Just what are we doing?

This one takes a lot of bravery too. I think this one once again plays on the deeper things of the heart. Because this is such a big and potentially relationship changing conversation (well actually, it pretty much always changes the relationship), we avoid thinking about it. But when the heart gets further ahead, it needs an answer. Should we pull back, or take it to the next level?

This is usually quite an involved conversation to have, but I think we shouldn’t avoid it just because “we’ll feel awkward” or “it’ll be awkward afterwards”. What would be worse is never having this conversation and the explosion that happens when someone ends up with someone else.

And even when you’re in a defined relationship, this conversation is more about where exactly we are going together. We used to have dreams together – what happened to them? We used to be so much more involved in each other’s lives – why isn’t that the case any more?

Be brave and take the plunge.

#5: I was wrong

We never like admitting we were wrong, especially with the opposite sex. Not entirely sure why it makes it so much more potentially awkward, but sometimes it does.

I think it takes a real man or a real woman to fess up to their mistakes. To take responsibility for their own actions. So often though, we let our pride destroy what could be really great.

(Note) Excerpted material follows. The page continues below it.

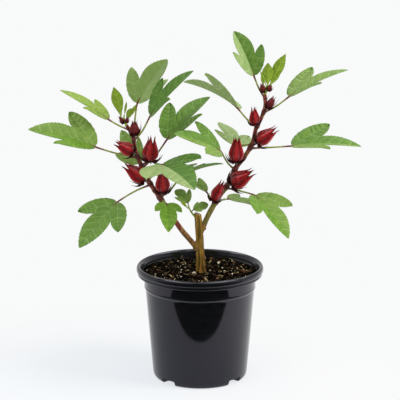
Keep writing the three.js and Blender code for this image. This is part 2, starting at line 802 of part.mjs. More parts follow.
// A stem with its small leaves and buds, all fused. It starts a gap beyond the limb below it.
function shootMesh(name, shoot, below) {
  const radiusAt = taper(shoot.radius, SHOOT_TIP_SHARE * shoot.radius);
  const stem = limb(shoot.path.map(vec), radiusAt, SHOOT_SIDES, 3);
  const leaves = shoot.leaves.map((spec) =>
    leafSolid(pointAtHeight(shoot.path, spec.height), spec, YOUNG_BLADE_THICK, YOUNG_STALK_SCALE));
  const buds = shoot.buds.map((spec) =>
    onStalk(pointAtHeight(shoot.path, spec.height), spec, budBody));
  const solid = joined([stem, ...leaves, ...buds]).subtract(below);
  return meshOf(name, solid, YOUNG_GREEN, vec(shoot.path[0]));
}

const potGroup = new THREE.Group();
potGroup.add(
  meshOf('pot', potSolid(), BLACK_PLASTIC, new THREE.Vector3()),
  meshOf('potting_mix', mixSolid(), POTTING_MIX, new THREE.Vector3(0, 0, BASE_THICK)),
);

const stemGroup = new THREE.Group();
stemGroup.add(
  meshOf('trunk', trunk, TAN_BARK, vec(TRUNK_PATH[0])),
  meshOf('left_bough', boughSolid(LEFT_BOUGH, 0).subtract(nearTrunk), RED_BARK, vec(LEFT_BOUGH.path[0])),
  meshOf('right_bough', boughSolid(RIGHT_BOUGH, 0).subtract(nearTrunk), RED_BARK, vec(RIGHT_BOUGH.path[0])),
);

const leftGroup = new THREE.Group();
leftGroup.add(...leafMeshes('left', LEFT_LEAVES), ...calyxMeshes('left', LEFT_CALYCES));
leftGroup.add(shootMesh('left_shoot_tip', LEFT_TIP, nearBough.left));

const rightGroup = new THREE.Group();
rightGroup.add(...leafMeshes('right', RIGHT_LEAVES), ...calyxMeshes('right', RIGHT_CALYCES));
rightGroup.add(shootMesh('right_shoot_tip', RIGHT_TIP, nearBough.right));

const plantGroup = new THREE.Group();
plantGroup.add(stemGroup, leftGroup, rightGroup, shootMesh('side_shoot', SIDE_SHOOT, nearTrunk));

const shrub = new THREE.Group();
shrub.add(potGroup, plantGroup);

export default shrub;
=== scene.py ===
# %% [markdown]
# # A young roselle hibiscus in its nursery pot
# The object is a small shrub: a short woody trunk, two boughs that spread like a V, three-lobed
# leaves on long stalks, and a fleshy red calyx beside almost every leaf. It grows in a black pot.
# The CAD model gives every limb, leaf and calyx its place. This lesson dresses each of them.

# %% The frame
import math
from contextlib import contextmanager

import bpy
import numpy as np
from mathutils import Matrix, Vector, noise


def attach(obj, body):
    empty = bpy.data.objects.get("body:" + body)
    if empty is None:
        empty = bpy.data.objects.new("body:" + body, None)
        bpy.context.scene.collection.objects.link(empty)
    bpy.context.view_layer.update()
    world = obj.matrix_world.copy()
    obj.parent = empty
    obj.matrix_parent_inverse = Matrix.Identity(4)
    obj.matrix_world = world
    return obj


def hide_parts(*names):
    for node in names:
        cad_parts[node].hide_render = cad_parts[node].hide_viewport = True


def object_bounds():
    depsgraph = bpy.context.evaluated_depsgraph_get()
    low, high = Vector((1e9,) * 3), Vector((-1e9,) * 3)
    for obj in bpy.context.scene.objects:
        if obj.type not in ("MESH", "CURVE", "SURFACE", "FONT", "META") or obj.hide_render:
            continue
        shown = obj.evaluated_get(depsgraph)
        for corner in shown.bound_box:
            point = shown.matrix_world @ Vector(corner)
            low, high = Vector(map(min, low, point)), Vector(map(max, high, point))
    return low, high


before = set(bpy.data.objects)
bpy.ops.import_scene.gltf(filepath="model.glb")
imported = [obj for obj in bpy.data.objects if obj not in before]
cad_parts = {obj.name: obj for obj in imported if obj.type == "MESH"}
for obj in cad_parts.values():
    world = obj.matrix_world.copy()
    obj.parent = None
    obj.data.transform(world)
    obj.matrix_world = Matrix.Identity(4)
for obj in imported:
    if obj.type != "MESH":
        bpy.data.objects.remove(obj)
cad_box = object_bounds()
print("CAD nodes:", len(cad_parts))
print("CAD box in metres:", [[round(v, 4) for v in corner] for corner in cad_box])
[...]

We say something hurtful, but we feel justified about it. We made an assumption that wasn’t correct, but we were so sure of ourselves. We thought we knew what we wanted, but we changed our mind.

Pride is the original destroyer of relationship. Let’s make sure it doesn’t destroy any of our other relationships, with friends or otherwise.

I wonder if you’ve had any of these conversations before. I wonder if you find it awkward even saying hello, or maybe you’re in a great relationship but pride’s sneaking it’s head in and making things difficult. Wherever we find ourselves, I think openness and honesty will always win the day.

How about you? What do you think on awkward conversations?